How to Manage Debt as a Couple When Only Your Partner Has Debt

Stress around money can cause serious problems for couples, and even contribute to divorce. If you’re in a committed relationship, it’s important to understand how to communicate about your finances, talk through money issues and work together to learn how to manage debt, create savings and achieve goals.

But what if you don’t have any debt to manage — and only your partner does? Whether you keep your finances separate or hold everything jointly, your partner’s debt could impact you. Here’s how to deal with the situation.

Keep Lines of Communication Open (But Leave Out the Judgment)

The most important thing you can do when understanding how to manage debt as a couple — regardless of who actually holds the debt — is to talk about it. Be open and honest, and look for solutions for the future instead of focusing on what went wrong in the past.

You both need to look at the facts: How much debt is there? How much are monthly payments? What are the interest rates? How long will the debt take to pay off and how much money is available each month to put toward the balance?

As you lay out the details of your partner’s debt, avoid judging. Shaming or harassing your partner won’t solve the issue.

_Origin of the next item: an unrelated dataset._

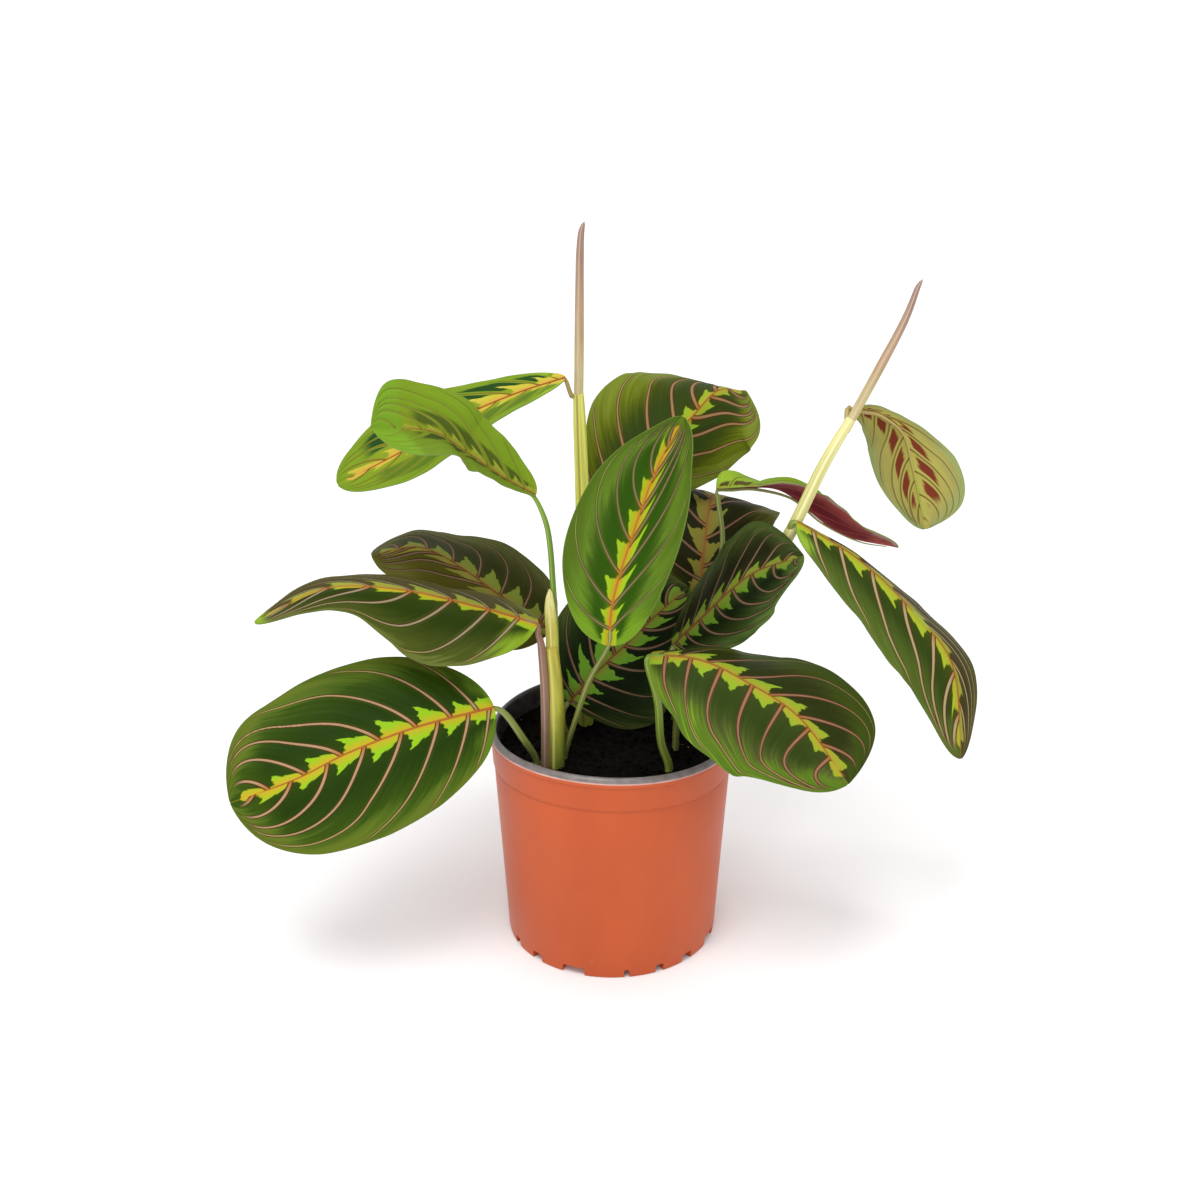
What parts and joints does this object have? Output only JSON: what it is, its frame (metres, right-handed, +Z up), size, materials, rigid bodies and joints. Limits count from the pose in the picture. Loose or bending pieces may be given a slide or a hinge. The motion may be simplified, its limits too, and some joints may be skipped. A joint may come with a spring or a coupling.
{
  "type": "potted prayer plant",
  "caption": "Maranta prayer plant with broad veined oval leaves, upright stems and rolled young leaves, growing from soil in a tapered round plastic pot.",
  "frame": {"origin": "centre of the pot's flat foot, on the surface that it stands on", "axes": "+Z up, -Y towards the front of the plant, +X towards its right"},
  "size_m": [0.3536, 0.1978, 0.356],
  "materials": {
    "pot": "satin moulded terracotta-coloured plastic",
    "soil": "loose dark peat potting soil",
    "leaf": "satin dark green leaf with pale green blotches and pink veins",
    "young_leaf": "satin light green young leaf",
    "stem": "satin pale green sheathed stem",
    "rolled_leaf": "satin pale pink-brown rolled leaf"
  },
  "bodies": {
    "root": {"pot": "pot", "soil": "soil", "leaf_01": "leaf", "leaf_02": "leaf", "leaf_03": "leaf", "leaf_04": "young_leaf", "leaf_05": "young_leaf", "leaf_06": "leaf", "leaf_07": "leaf", "leaf_08": "leaf", "leaf_09": "young_leaf", "leaf_10": "leaf", "leaf_11": "leaf", "leaf_12": "leaf", "leaf_13": "leaf", "leaf_14": "leaf", "stem_left": "stem", "stem_middle": "stem", "stem_right": "stem", "rolled_leaf_left": "rolled_leaf", "rolled_leaf_middle": "rolled_leaf", "rolled_leaf_right": "rolled_leaf"}
  },
  "joints": []
}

Be Realistic About the Support You Can Offer

Your first instinct may be to help your partner financially. Maybe you want to take the cash you have in the bank and use it to pay off their balances, or perhaps you want to pay a higher percentage of your shared living expenses, so they can put more money toward paying off their debt.

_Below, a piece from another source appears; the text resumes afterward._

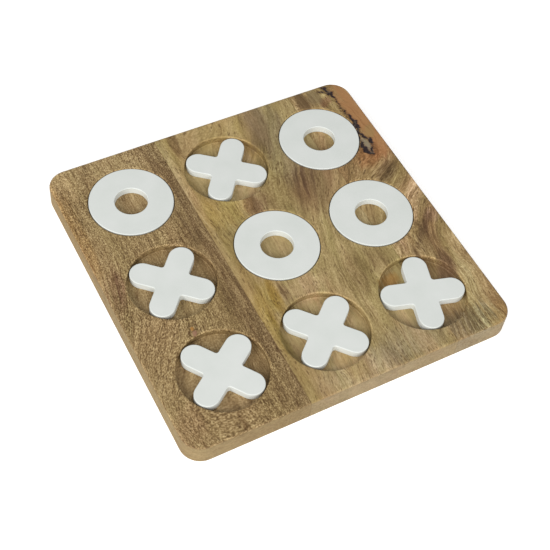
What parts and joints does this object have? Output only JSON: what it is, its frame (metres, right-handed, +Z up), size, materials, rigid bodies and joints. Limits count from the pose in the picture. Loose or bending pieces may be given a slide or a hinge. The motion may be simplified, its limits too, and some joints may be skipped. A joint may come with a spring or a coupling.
{
  "type": "tic tac toe set",
  "caption": "Square wooden tic tac toe board with rounded corners, glued up from staves, and loose white rings and crosses that sit level with its top in round recesses.",
  "frame": {"origin": "middle of the board's underside", "axes": "+Z up out of the board's top, +Y towards the back along the staves, +X to the right along the front edge"},
  "size_m": [0.254, 0.254, 0.018],
  "materials": {
    "brown_mango_wood": "satin",
    "golden_mango_wood": "satin",
    "figured_mango_wood": "satin",
    "white_resin": "satin"
  },
  "bodies": {
    "board": {"left_stave": "brown_mango_wood", "middle_stave": "golden_mango_wood", "right_stave": "figured_mango_wood"},
    "ring_back_left": {"ring_back_left": "white_resin"},
    "ring_back_right": {"ring_back_right": "white_resin"},
    "ring_centre": {"ring_centre": "white_resin"},
    "ring_middle_right": {"ring_middle_right": "white_resin"},
    "cross_back_middle": {"cross_back_middle": "white_resin"},
    "cross_middle_left": {"cross_middle_left": "white_resin"},
    "cross_front_left": {"cross_front_left": "white_resin"},
    "cross_front_middle": {"cross_front_middle": "white_resin"},
    "cross_front_right": {"cross_front_right": "white_resin"}
  },
  "joints": [
    {"name": "ring_back_left_lift", "type": "slide", "parent": "board", "child": "ring_back_left", "axis": [0, 0, 1], "range_m": [0, 0.045]},
    {"name": "ring_back_right_lift", "type": "slide", "parent": "board", "child": "ring_back_right", "axis": [0, 0, 1], "range_m": [0, 0.045]},
    {"name": "ring_centre_lift", "type": "slide", "parent": "board", "child": "ring_centre", "axis": [0, 0, 1], "range_m": [0, 0.045]},
    {"name": "ring_middle_right_lift", "type": "slide", "parent": "board", "child": "ring_middle_right", "axis": [0, 0, 1], "range_m": [0, 0.045]},
    {"name": "cross_back_middle_lift", "type": "slide", "parent": "board", "child": "cross_back_middle", "axis": [0, 0, 1], "range_m": [0, 0.045]},
    {"name": "cross_middle_left_lift", "type": "slide", "parent": "board", "child": "cross_middle_left", "axis": [0, 0, 1], "range_m": [0, 0.045]},
    {"name": "cross_front_left_lift", "type": "slide", "parent": "board", "child": "cross_front_left", "axis": [0, 0, 1], "range_m": [0, 0.045]},
    {"name": "cross_front_middle_lift", "type": "slide", "parent": "board", "child": "cross_front_middle", "axis": [0, 0, 1], "range_m": [0, 0.045]},
    {"name": "cross_front_right_lift", "type": "slide", "parent": "board", "child": "cross_front_right", "axis": [0, 0, 1], "range_m": [0, 0.045]}
  ]
}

While these may be feasible ways you can support your significant other, be realistic about your own financial situation. You may not have the means to take care of this problem for them. And if you keep separate finances, your partner may need to deal with the actual repayment on their own. You can always offer emotional support and help them come up with a solid debt repayment plan to help them get started.

Again, this is why communication is critical. The definition of what’s “fair” will vary from couple to couple. Brainstorm possible solutions and be honest when sharing what you think is fair and what’s not.

Look to the Future

Avoiding taking on more debt in the future may be even more important than paying off the existing debt your partner brought to the relationship. Look at the reasons why your partner has debt.

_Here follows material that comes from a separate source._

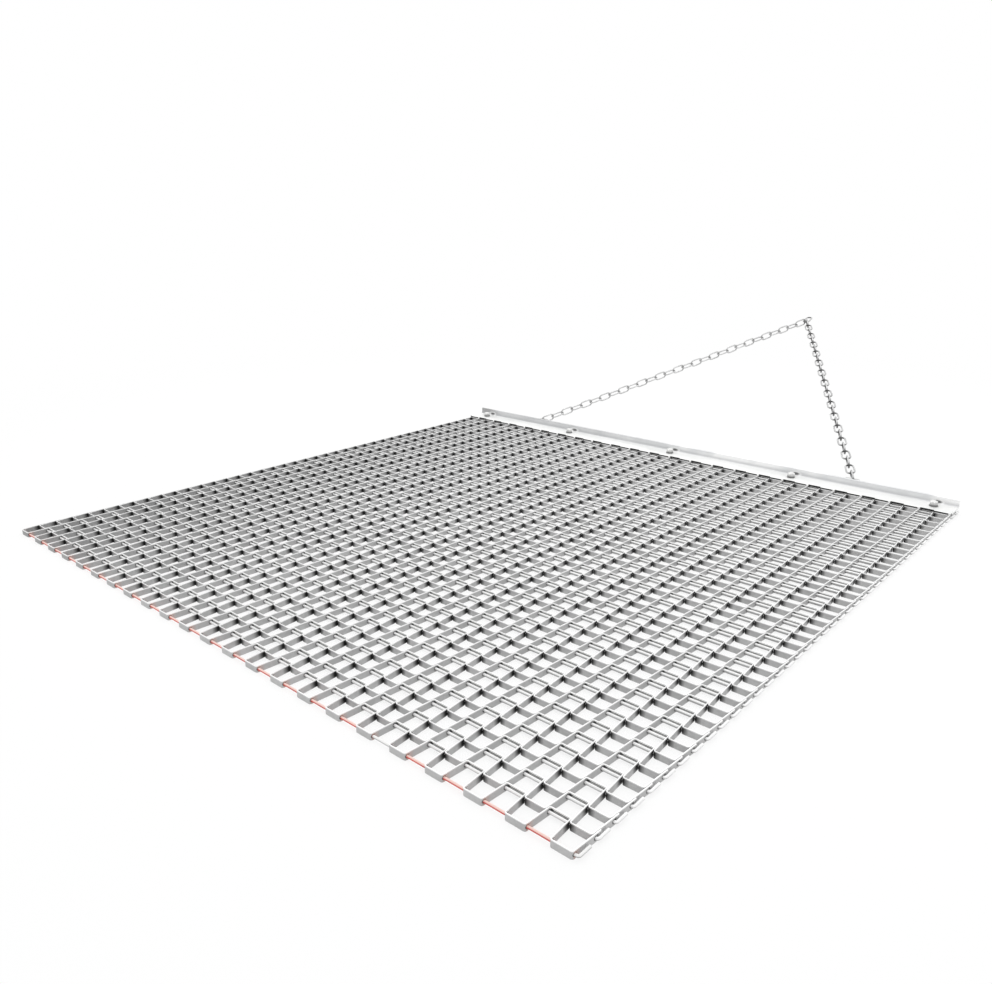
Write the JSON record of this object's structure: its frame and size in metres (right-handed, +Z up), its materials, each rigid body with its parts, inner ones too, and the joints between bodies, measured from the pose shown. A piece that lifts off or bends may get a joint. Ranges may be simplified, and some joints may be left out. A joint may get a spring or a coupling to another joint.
{
  "type": "chain harrow",
  "caption": "Drag harrow: a flexible mat of interlocked flat steel strips on cross rods, bolted under an angle bar and towed by a two-legged chain bridle.",
  "frame": {"origin": "on the ground, at the middle of the whole harrow's footprint, mat and bridle together", "axes": "+Y the towing direction, toward the hitch link; +X across the mat; +Z up"},
  "size_m": [1.8228, 2.8858, 0.3869],
  "materials": {
    "mesh_steel": "dull galvanised strip with whitish edges",
    "bar_steel": "bright galvanised, satin",
    "bolt_steel": "zinc plated",
    "chain_steel": "zinc plated wire",
    "red_paint": "matt red paint"
  },
  "bodies": {
    "lead_frame": {"lead_bar": "bar_steel", "clamp_bolt_1": "bolt_steel", "clamp_bolt_2": "bolt_steel", "clamp_bolt_3": "bolt_steel", "clamp_bolt_4": "bolt_steel", "clamp_bolt_5": "bolt_steel", "clamp_jaw_1": "mesh_steel", "clamp_jaw_2": "mesh_steel", "clamp_jaw_3": "mesh_steel", "clamp_jaw_4": "mesh_steel", "clamp_jaw_5": "mesh_steel", "cross_rod_01": "mesh_steel", "cross_rod_02": "mesh_steel", "mesh_strip_01": "mesh_steel"},
    "mat_row_02": {"mesh_strip_02": "mesh_steel", "cross_rod_03": "mesh_steel"},
    "mat_row_03": {"mesh_strip_03": "mesh_steel", "cross_rod_04": "mesh_steel"},
    "mat_row_04": {"mesh_strip_04": "mesh_steel", "cross_rod_05": "mesh_steel"},
    "mat_row_05": {"mesh_strip_05": "mesh_steel", "cross_rod_06": "mesh_steel"},
    "mat_row_06": {"mesh_strip_06": "mesh_steel", "cross_rod_07": "mesh_steel"},
    "mat_row_07": {"mesh_strip_07": "mesh_steel", "cross_rod_08": "mesh_steel"},
    "mat_row_08": {"mesh_strip_08": "mesh_steel", "cross_rod_09": "mesh_steel"},
    "mat_row_09": {"mesh_strip_09": "mesh_steel", "cross_rod_10": "mesh_steel"},
    "mat_row_10": {"mesh_strip_10": "mesh_steel", "cross_rod_11": "mesh_steel"},
    "mat_row_11": {"mesh_strip_11": "mesh_steel", "cross_rod_12": "mesh_steel"},
    "mat_row_12": {"mesh_strip_12": "mesh_steel", "cross_rod_13": "mesh_steel"},
    "mat_row_13": {"mesh_strip_13": "mesh_steel", "cross_rod_14": "mesh_steel"},
    "mat_row_14": {"mesh_strip_14": "mesh_steel", "trailing_rod": "red_paint"},
    "chain_left_1": {"chain_left_1": "chain_steel"},
    "chain_left_2": {"chain_left_2": "chain_steel"},
    "chain_left_3": {"chain_left_3": "chain_steel"},
    "chain_left_4": {"chain_left_4": "chain_steel"},
    "chain_left_5": {"chain_left_5": "chain_steel"},
    "chain_left_6": {"chain_left_6": "chain_steel"},
    "chain_left_7": {"chain_left_7": "chain_steel"},
    "chain_right_1": {"chain_right_1": "chain_steel"},
    "chain_right_2": {"chain_right_2": "chain_steel"},
    "chain_right_3": {"chain_right_3": "chain_steel"},
    "chain_right_4": {"chain_right_4": "chain_steel"},
    "chain_right_5": {"chain_right_5": "chain_steel"},
    "chain_right_6": {"chain_right_6": "chain_steel"},
    "chain_right_7": {"chain_right_7": "chain_steel"},
    "hitch": {"hitch_link": "chain_steel"}
  },
  "joints": [
    {"name": "row_02_hinge", "type": "hinge", "parent": "lead_frame", "child": "mat_row_02", "pos_m": [0, 0.25305, 0.0067], "axis": [-1, 0, 0], "range_deg": [-12, 18]},
    {"name": "row_03_hinge", "type": "hinge", "parent": "mat_row_02", "child": "mat_row_03", "pos_m": [0, 0.12298, 0.0067], "axis": [-1, 0, 0], "range_deg": [-12, 30]},
    {"name": "row_04_hinge", "type": "hinge", "parent": "mat_row_03", "child": "mat_row_04", "pos_m": [0, -0.00711, 0.0067], "axis": [-1, 0, 0], "range_deg": [-12, 42]},
    {"name": "row_05_hinge", "type": "hinge", "parent": "mat_row_04", "child": "mat_row_05", "pos_m": [0, -0.13719, 0.0067], "axis": [-1, 0, 0], "range_deg": [-12, 43]},
    {"name": "row_06_hinge", "type": "hinge", "parent": "mat_row_05", "child": "mat_row_06", "pos_m": [0, -0.26726, 0.0067], "axis": [-1, 0, 0], "range_deg": [-12, 45]},
    {"name": "row_07_hinge", "type": "hinge", "parent": "mat_row_06", "child": "mat_row_07", "pos_m": [0, -0.39735, 0.0067], "axis": [-1, 0, 0], "range_deg": [-12, 48]},
    {"name": "row_08_hinge", "type": "hinge", "parent": "mat_row_07", "child": "mat_row_08", "pos_m": [0, -0.52743, 0.0067], "axis": [-1, 0, 0], "range_deg": [-12, 52]},
    {"name": "row_09_hinge", "type": "hinge", "parent": "mat_row_08", "child": "mat_row_09", "pos_m": [0, -0.65751, 0.0067], "axis": [-1, 0, 0], "range_deg": [-12, 55]},
    {"name": "row_10_hinge", "type": "hinge", "parent": "mat_row_09", "child": "mat_row_10", "pos_m": [0, -0.78758, 0.0067], "axis": [-1, 0, 0], "range_deg": [-12, 60]},
    {"name": "row_11_hinge", "type": "hinge", "parent": "mat_row_10", "child": "mat_row_11", "pos_m": [0, -0.91766, 0.0067], "axis": [-1, 0, 0], "range_deg": [-12, 64]},
    {"name": "row_12_hinge", "type": "hinge", "parent": "mat_row_11", "child": "mat_row_12", "pos_m": [0, -1.04774, 0.0067], "axis": [-1, 0, 0], "range_deg": [-12, 69]},
    {"name": "row_13_hinge", "type": "hinge", "parent": "mat_row_12", "child": "mat_row_13", "pos_m": [0, -1.17782, 0.0067], "axis": [-1, 0, 0], "range_deg": [-12, 74]},
    {"name": "row_14_hinge", "type": "hinge", "parent": "mat_row_13", "child": "mat_row_14", "pos_m": [0, -1.30791, 0.0067], "axis": [-1, 0, 0], "range_deg": [-12, 80]},
    {"name": "left_staple_hinge", "type": "hinge", "parent": "lead_frame", "child": "chain_left_1", "pos_m": [0, 0.39277, 0.032], "axis": [1, 0, 0], "range_deg": [-18, 70]},
    {"name": "left_link_hinge_2", "type": "hinge", "parent": "chain_left_1", "child": "chain_left_2", "pos_m": [0, 0.56022, 0.08835], "axis": [-1, 0, 0], "range_deg": [-40, 40]},
    {"name": "left_link_hinge_3", "type": "hinge", "parent": "chain_left_2", "child": "chain_left_3", "pos_m": [0, 0.69961, 0.13526], "axis": [1, 0, 0], "range_deg": [-40, 40]},
    {"name": "left_link_hinge_4", "type": "hinge", "parent": "chain_left_3", "child": "chain_left_4", "pos_m": [0, 0.83901, 0.18217], "axis": [-1, 0, 0], "range_deg": [-40, 40]},
    {"name": "left_link_hinge_5", "type": "hinge", "parent": "chain_left_4", "child": "chain_left_5", "pos_m": [0, 0.9784, 0.22908], "axis": [1, 0, 0], "range_deg": [-40, 40]},
    {"name": "left_link_hinge_6", "type": "hinge", "parent": "chain_left_5", "child": "chain_left_6", "pos_m": [0, 1.11779, 0.27599], "axis": [-1, 0, 0], "range_deg": [-40, 40]},
    {"name": "left_link_hinge_7", "type": "hinge", "parent": "chain_left_6", "child": "chain_left_7", "pos_m": [0, 1.25718, 0.3229], "axis": [1, 0, 0], "range_deg": [-40, 40]},
    {"name": "right_staple_hinge", "type": "hinge", "parent": "lead_frame", "child": "chain_right_1", "pos_m": [0, 0.39277, 0.032], "axis": [1, 0, 0], "range_deg": [-18, 70]},
    {"name": "right_link_hinge_2", "type": "hinge", "parent": "chain_right_1", "child": "chain_right_2", "pos_m": [0, 0.56022, 0.08835], "axis": [-1, 0, 0], "range_deg": [-40, 40]},
    {"name": "right_link_hinge_3", "type": "hinge", "parent": "chain_right_2", "child": "chain_right_3", "pos_m": [0, 0.69961, 0.13526], "axis": [1, 0, 0], "range_deg": [-40, 40]},
    {"name": "right_link_hinge_4", "type": "hinge", "parent": "chain_right_3", "child": "chain_right_4", "pos_m": [0, 0.83901, 0.18217], "axis": [-1, 0, 0], "range_deg": [-40, 40]},
    {"name": "right_link_hinge_5", "type": "hinge", "parent": "chain_right_4", "child": "chain_right_5", "pos_m": [0, 0.9784, 0.22908], "axis": [1, 0, 0], "range_deg": [-40, 40]},
    {"name": "right_link_hinge_6", "type": "hinge", "parent": "chain_right_5", "child": "chain_right_6", "pos_m": [0, 1.11779, 0.27599], "axis": [-1, 0, 0], "range_deg": [-40, 40]},
    {"name": "right_link_hinge_7", "type": "hinge", "parent": "chain_right_6", "child": "chain_right_7", "pos_m": [0, 1.25718, 0.3229], "axis": [1, 0, 0], "range_deg": [-40, 40]},
    {"name": "hitch_hinge", "type": "hinge", "parent": "chain_left_7", "child": "hitch", "pos_m": [0, 1.39453, 0.36913], "axis": [1, 0, 0], "range_deg": [-40, 40]}
  ],
  "couplings": [
    {"joint": "right_staple_hinge", "follows": "left_staple_hinge", "ratio": 1},
    {"joint": "right_link_hinge_2", "follows": "left_link_hinge_2", "ratio": 1},
    {"joint": "right_link_hinge_3", "follows": "left_link_hinge_3", "ratio": 1},
    {"joint": "right_link_hinge_4", "follows": "left_link_hinge_4", "ratio": 1},
    {"joint": "right_link_hinge_5", "follows": "left_link_hinge_5", "ratio": 1},
    {"joint": "right_link_hinge_6", "follows": "left_link_hinge_6", "ratio": 1},
    {"joint": "right_link_hinge_7", "follows": "left_link_hinge_7", "ratio": 1}
  ]
}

Was it from student loans that helped them get an amazing job that will provide a long-term high income? If so, they used debt as leverage to create a better financial situation. But if the debt came from chronic overspending and maxing out credit cards, that’s a different story and requires a conversation about a change in mindset, habits or even lifestyle. Remember to keep your focus constructive and not critical.

Bring in a Third Party

Talking about money can quickly become an emotionally charged situation. If you’re not sure what your best option is when deciding how to manage debt with your partner, consider hiring a fee-only financial planner who has a fiduciary obligation to you.

A third party can objectively look at your situation, evaluate your options and help you and your partner come up with a strategic plan to pay off debt — including the best ways for you to support that effort, financially or otherwise.

While it can be difficult, taking the steps to manage debt as a couple is well worth the stress it will save in the long run.